Y el caso es que eso fue, sin asomo de ironía y con toda la del mundo. Pardo Bazán en cambio no regalaba lisonjas. Muchas de las mujeres que circulan por sus libros son soberbias, temibles, fallidas, como los hombres que las rodean. En Pardo Bazán hay una conciencia muy honda de la verdad humana, y una abierta y sincera asunción del teatro del mundo. En eso Emilia es aún hoy una feminista inédita, probablemente de la quinta ola, a la que aún no hemos llegado, la que sabe que la liberación de una mujer —y de toda condición humana— comienza por el más despiadado principio de autocrítica y por el propio autoconocimiento.

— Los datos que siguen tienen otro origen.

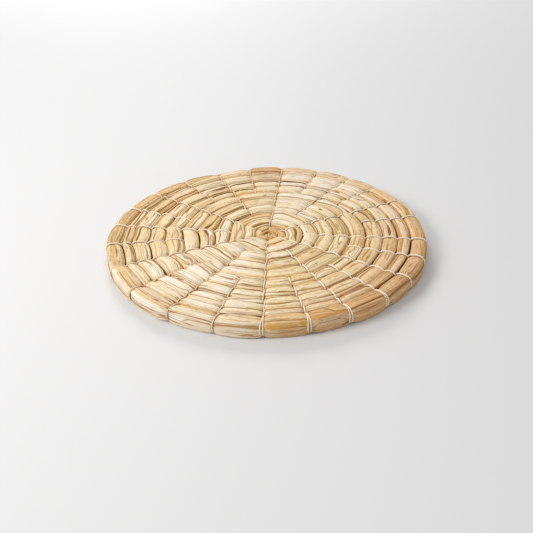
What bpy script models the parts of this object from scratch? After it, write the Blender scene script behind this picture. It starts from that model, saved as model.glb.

El feminismo de Pardo Bazán, explícito, activista, combativo, se tradujo en sus obras en una máxima de la libertad que fue también de la girondina Olympe de Gouges, guillotinada durante la Revolución Francesa: “La mujer, ya que tiene derecho de subir al cadalso, debe tener el de subir a la tribuna”. Ella subió, y desde su tribuna se permitió ser lo que pocos son: controvertida, contradictoria, única.